I was careless, I admit it. My attention had become too fixed on my five operatives, and insufficiently on my current metempsychosis, Brad Wilson of U.S. Naval Intelligence, and on the whereabouts of Rush! Before I knew it, the attack was well under way.

Damn him! I tried to take a step, to see another portion of the dining room, but my feet wouldn’t move. Only then did I realize what he was up to. The Brad Wilson toes had become roots, digging down through his shoes into the soil of the lawn, burrowing down and down, clutching at rocks, entwining with the roots of other trees, luxuriating in the groundwater—

Other trees! Already the flesh of my ankles and shins was bark, already an irresistible pull drew my arms upward, already my joints were stiffening. In alarm, I tried to flee this body, but the chittering of the thousand thousand tiny counter-cherubs all around my leafing head imprisoned me. They couldn’t hold me in, not by themselves, but with the power of Rush as well I might be defeated.
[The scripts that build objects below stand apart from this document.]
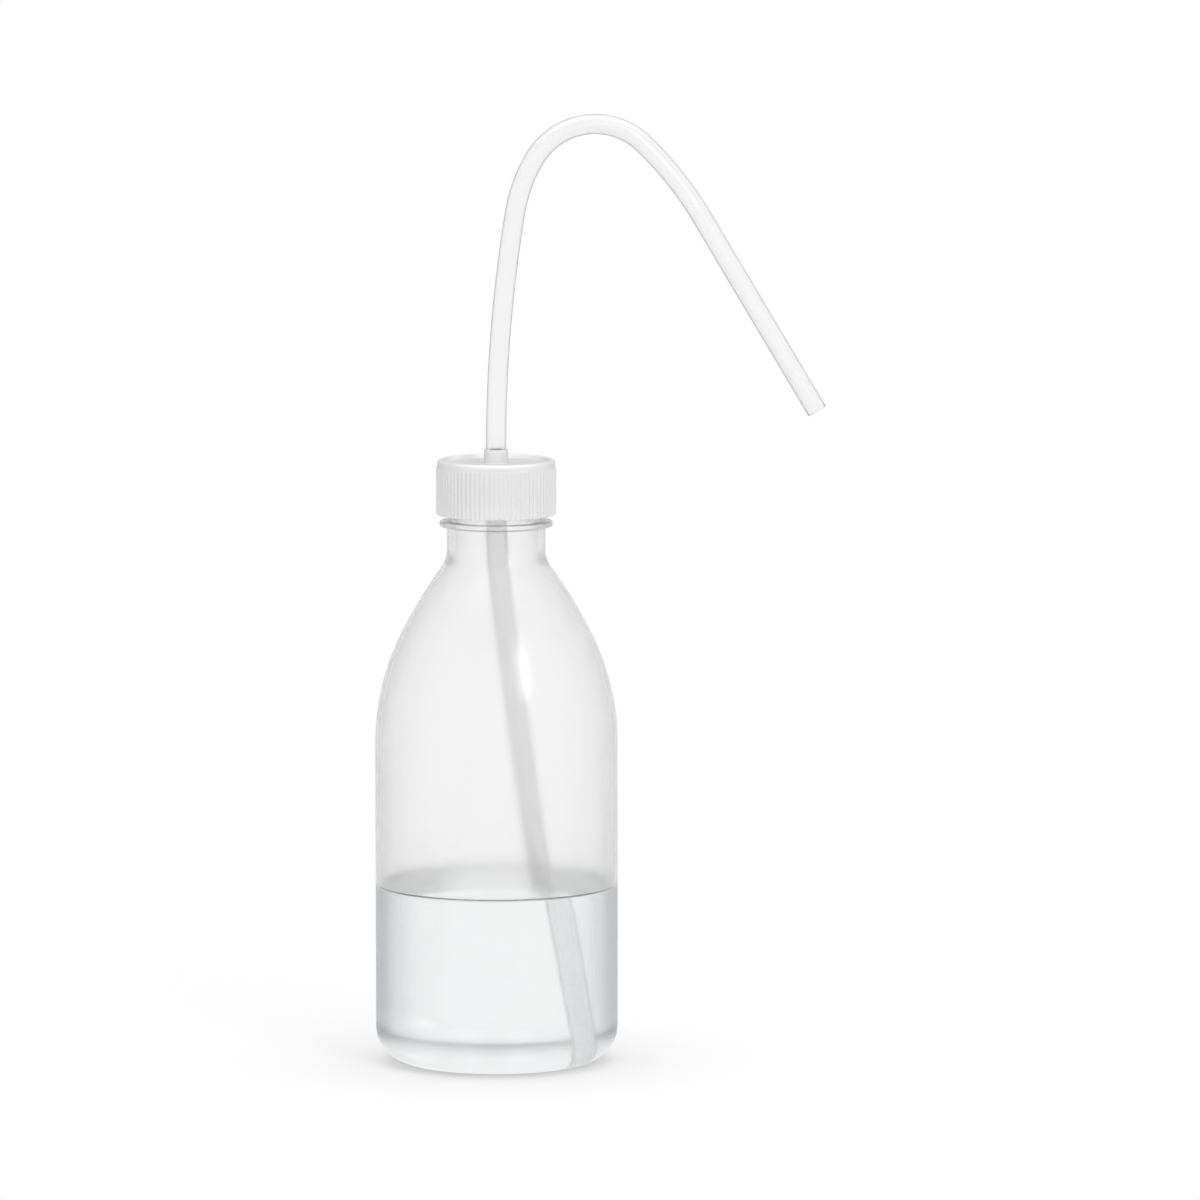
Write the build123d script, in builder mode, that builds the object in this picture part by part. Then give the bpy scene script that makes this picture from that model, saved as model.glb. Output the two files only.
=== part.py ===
from build123d import *
from math import atan2, cos, degrees, radians, sin, tan
import os

# A 500 ml narrow-neck wash bottle of soft, translucent plastic.
# A blown bottle carries a screw cap, and a bent tube passes through the cap's sleeve.
# Millimetres, +Z up, the spout points to +X, and the origin is the middle of the base.

os.makedirs("parts", exist_ok=True)

# Blown body
body_r = 37.5  # outside radius of the straight wall
wall = 1.1  # thickness of the blown wall
wall_top_z = 99.0  # height where the shoulder begins
base_thick = 1.6  # thickness of the base
base_corner_r = 11.0  # round corner between the wall and the base
foot_ring_width = 2.0  # flat ring that the bottle stands on
base_rise = 1.2  # how far the dish rises in the middle

# Shoulder, two round stretches and a short cone that lean in towards the neck
shoulder_lean = 26.5  # degrees from upright where the two round stretches meet
cone_lean = 34.5  # degrees from upright on the cone
shoulder_high_r = 145.0  # radius of the upper stretch
cone_run = 2.25  # how far the cone comes in towards the neck
neck_curve_r = 9.6  # hollow curve between the cone and the neck

# Neck
neck_r = 15.2  # outside radius below the collar
bore_r = 12.9  # inside radius of the neck
neck_rise = 7.2  # from the foot of the neck up to the collar
collar_r = 17.5  # outside radius of the collar
collar_thick = 1.6
collar_round = 0.45  # rounding of the collar's edge
finish_r = 14.3  # outside radius of the threaded part
finish_rise = 15.7  # from the collar up to the mouth
mouth_round = 0.35  # rounding of the mouth's edges

# Screw thread, right-handed, the same ridge on the neck and in the cap
thread_pitch = 4.5
thread_height = 1.7  # how far the neck's ridge stands out
thread_foot = 2.2  # width of a ridge at its foot
thread_flank = 21.0  # degrees that a flank leans
thread_sink = 0.4  # how deep a ridge's foot lies in its wall
neck_thread_turns = 1.75
cap_thread_turns = 1.5
thread_top_gap = 2.6  # from the upper end of the neck's ridge to the mouth
thread_end_step = 0.2  # height left where the neck's ridge runs out
thread_flank_gap = 0.1  # between the two ridges where they bear on each other
thread_crest_gap = 0.3  # from a crest to the wall that faces it

# Cap
skirt_wall = 1.9
skirt_gap = 2.0  # from the collar up to the skirt
skirt_lead = 0.4  # slope on the skirt's lower inside edge
rib_count = 76
rib_height = 0.3  # how far a rib stands out
rib_r = 0.5  # radius of a rib's back
smooth_band = 2.3  # plain height above the ribs
panel_thick = 2.0  # thickness of the cap's flat top
rim_rise = 1.2  # height of the rim round the flat top
rim_wall = 1.9  # thickness of that rim
rim_outer_round = 1.0
rim_inner_round = 0.4
seal_gap = 0.05  # between the mouth and the cap's underside
plug_gap = 0.06  # between the sealing lip and the bore of the neck
plug_depth = 2.2  # how deep the sealing lip reaches into the neck
plug_wall = 0.9
plug_round = 0.35

# Sleeve on the cap, the tube turns in it
sleeve_wall = 0.57
sleeve_rise = 4.35  # above the cap's flat top
sleeve_gap = 0.05  # between the tube and the sleeve
sleeve_top_round = 0.4
sleeve_foot_round = 0.6

# Tube, one piece from the foot in the bottle to the tip of the spout
tube_r = 3.1
tube_bore_r = 2.05
tube_guide = 0.3  # straight length above the sleeve
riser_r = 450.0  # slow bend of the riser
riser_angle = 9.3
arch_in_r = 48.0  # bend that leads into the arch
arch_in_angle = 21.3
arch_r = 21.5  # tight top of the arch
arch_angle = 103.5
arch_out_r = 110.0  # bend that leads out of the arch
arch_out_angle = 15.2
spout_length = 69.3  # straight end of the spout
dip_start = 13.0  # from the mouth down to where the tube starts to bend
dip_r = 200.0  # bend below the neck
dip_angle = 6.2
dip_slow_r = 1400.0  # slow bend in the middle of the bottle
dip_slow_angle = 2.0
foot_gap = 0.3  # from the foot of the tube to the top of the dish

# Water
water_level = 55.0
water_gap = 0.05  # from the water to the bottle and the tube

# Worked out from the sizes above
ridge_taper = tan(radians(thread_flank))
foot_ring_r = body_r - base_corner_r
base_dish_r = foot_ring_r - foot_ring_width
dish_angle = 2 * degrees(atan2(base_rise, base_dish_r))
dish_arc_r = (base_dish_r**2 + base_rise**2) / (2 * base_rise)
cone_curve_in = neck_curve_r * (1 - cos(radians(cone_lean)))
high_in = shoulder_high_r * (cos(radians(shoulder_lean)) - cos(radians(cone_lean)))
low_in = body_r - neck_r - high_in - cone_run - cone_curve_in
shoulder_low_r = low_in / (1 - cos(radians(shoulder_lean)))
neck_foot_z = (
    wall_top_z
    + shoulder_low_r * sin(radians(shoulder_lean))
    + shoulder_high_r * (sin(radians(cone_lean)) - sin(radians(shoulder_lean)))
    + cone_run / tan(radians(cone_lean))
    + neck_curve_r * sin(radians(cone_lean))
)
collar_z = neck_foot_z + neck_rise
collar_top_z = collar_z + collar_thick
mouth_z = collar_top_z + finish_rise
thread_crest_r = finish_r + thread_height
neck_thread_z = mouth_z - thread_top_gap - neck_thread_turns * thread_pitch
skirt_inner_r = thread_crest_r + thread_crest_gap
skirt_r = skirt_inner_r + skirt_wall
cap_crest_r = finish_r + thread_crest_gap
skirt_z = collar_top_z + skirt_gap
panel_z = mouth_z + seal_gap
panel_top_z = panel_z + panel_thick
rim_z = panel_top_z + rim_rise
rib_top_z = rim_z - smooth_band
sleeve_bore_r = tube_r + sleeve_gap
sleeve_r = sleeve_bore_r + sleeve_wall
sleeve_top_z = panel_top_z + sleeve_rise
plug_r = bore_r - plug_gap
riser_z = sleeve_top_z + tube_guide
dip_z = mouth_z - dip_start


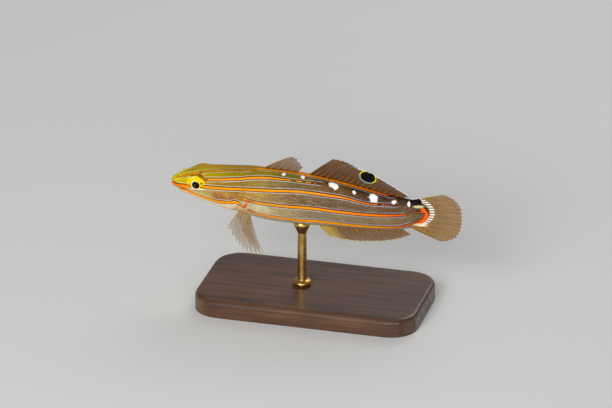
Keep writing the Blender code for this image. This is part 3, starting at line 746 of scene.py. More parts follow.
def make_skin_material(tail_group):
    made, tree, shader = new_material("goby skin", 0.42, Coat_Weight=0.03, Coat_Roughness=0.2,
                                      Specular_IOR_Level=0.06)
    run = calc(tree, "DIVIDE", field(tree, "run"), TOTAL_LENGTH)
    band = field(tree, "band")
    where = object_place(tree)
    fine = noise(tree, where, 2600, 4)
    broad = noise(tree, where, 420, 4, 0.6)
    soft = noise(tree, where, 160, 2)
    streaks = noise(tree, flowing(tree, 0.45, 3.0), 1.0, 4, 0.65)
    threads = noise(tree, flowing(tree, 0.3, 5.0), 1.0, 2)

    def along(*stops):
        return ramp(tree, run, stops)

    colour = along(*GROUND[0])
    for edge, stops in enumerate(GROUND[1:], 1):
        colour = mixed(tree, (band, edge - 0.22, edge + 0.22), colour, along(*stops))

    def lay(tone, *masks):
        """Lays a colour over what is there, where all its masks let it."""
        nonlocal colour
        colour = mixed(tree, times(tree, *masks), colour, tone)

    def between(value, *limits):
        return window(tree, value, *limits)

    # Streaks, scales and speckles
    lay((224, 204, 4), (run, 0.1, 0.03), (band, 3.1, 2.8), 0.8)
    low = ranged(tree, band, 2.0, 3.1, 0.3, 1.0)
    lay(along((0.15, 210, 194, 20), (0.28, 200, 182, 84), (0.4, 194, 182, 142), (0.8, 156, 136, 122)),
        (streaks, 0.5, 0.66), (run, 0.3, 0.6, 0.45, 0.32), low)
    lay(along((0.15, 112, 88, 0), (0.4, 88, 64, 30), (0.8, 56, 36, 20)), (streaks, 0.48, 0.3), 0.55)
    lay((196, 112, 0), (threads, 0.55, 0.68), (band, 2.6, 2.2), (run, 0.42, 0.3, 0.0, 0.6))
    scale = field(tree, "scale")
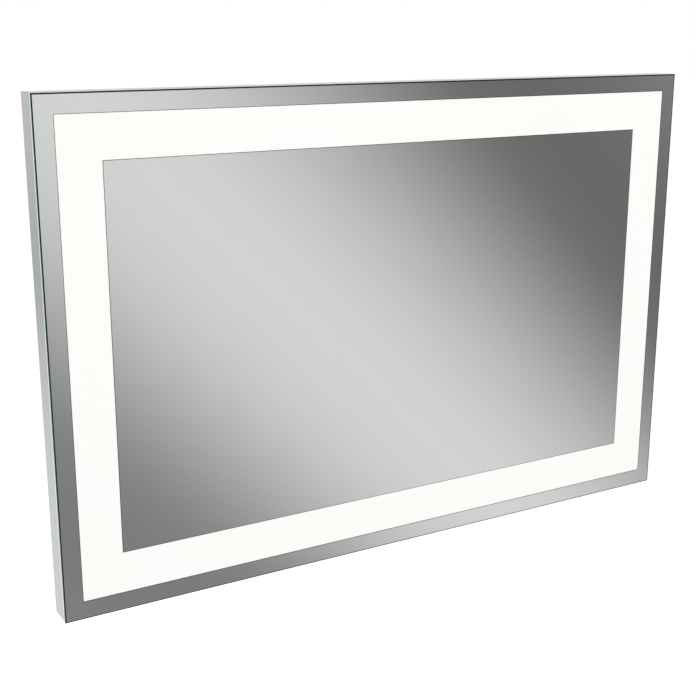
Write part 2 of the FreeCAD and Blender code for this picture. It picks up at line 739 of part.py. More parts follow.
def led_board(label, across, up, length, turn):
    """Light board on the back plate under the middle of the band, with a plug socket at each end."""
    body = new_body(label)
    sketch = new_sketch(body, "XZ_Plane")
    rectangle(sketch, "0", "0", length, "Sizes.board_width")
    pad(body, sketch, "Sizes.board")
    sockets = new_sketch(body, "XZ_Plane", "Sizes.board")
    for end in ("-", "+"):
        middle = "%s ((%s) / 2 - Sizes.socket_inset)" % (end, length)
        rectangle(sockets, middle, "0", "Sizes.socket_length", "Sizes.socket_width")
    pad(body, sockets, "Sizes.socket_rise")
    put(body, across, "-" + PLATE_FRONT, "%s + %s" % (CENTRE_UP, up), turn=turn)


def chip_row(length):
    """Places of the light chips along a board of this length, from its middle."""
    pitch = size("chip_pitch")
    count = int((length - 2 * size("chip_start")) // pitch) + 1
    return [(i - (count - 1) / 2) * pitch for i in range(count)]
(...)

Defeated! This corporeal form was merely a temporary shape, but it was the permanent me, made up of my own atoms. (We do not inhabit and possess Earthly creatures, as the fiends do, as Rush was doing now, but make our shapes from ourselves.) If the demon and its million squeaking parasites could hold me, the essence of me, inside this terrestrial vessel until they completed the transformation, until they turned me into a vegetable, with a vegetable’s brain, I would never break free, never be Ananayel again, never have power to be anything but what they would have made me: an inexplicable tree on a suburban lawn.

Failure was possible. And if I failed, what? There was no doubt, not the slightest doubt, that I would be abandoned to the effects of my failure. I would be encased here, lost here, shut up mindless inside this woody crypt for as long as it took Him to send another effectuator, a worthier deputy, to succeed where I had faltered, and at last to end this world.

And then? I would end with it, of course.

But now, now, what of now? Soon, in that theater in New York City, Night Fall would come to its expected end — the girl is innocent, it’s obvious — and Susan would rise, but what would happen to Andy Harbinger? There isn’t enough animation in him to get him on his feet and out of the theater, much less to take him through the complications of the rest of the evening. There would be confusion, then shock, then an ambulance. To the hospital Andy Harbinger’s apparently living corpus would be taken, and I had not bothered to be meticulous about that corpus. It doesn’t contain everything a human body would be expected to contain. Here and there, I did short circuits, took the easy way out. And now? Expose that body to emergency room staff? Confine myself to a severely abbreviated life span as a tree? Fail my God?

I still had teeth. I ground them as I forced this head to turn on its stiffening neck. Where was Rush? Where was Rush?

At the curb was parked Frank’s Toyota. Its exterior left-side mirror was angled so that I could just get a glimpse into it. Among other things reflected in that mirror was not Rush but a Buick parked on a driveway down the block, on the other side of the street. Narrowing my focus, peering through the Toyota’s exterior mirror into that Buick, into the interior rearview mirror of the Buick, my view included the plate-glass living room window of the house next door to the Auston house. The room behind that window was dark; the window was not a perfect mirror, but it would do, and in it was reflected the Toyota again. And from that angle, in the driver’s window of the Toyota, very dimly, very darkly, hunched low in shrubbery around the side of the Auston house, there was Rush! Gibbering with glee.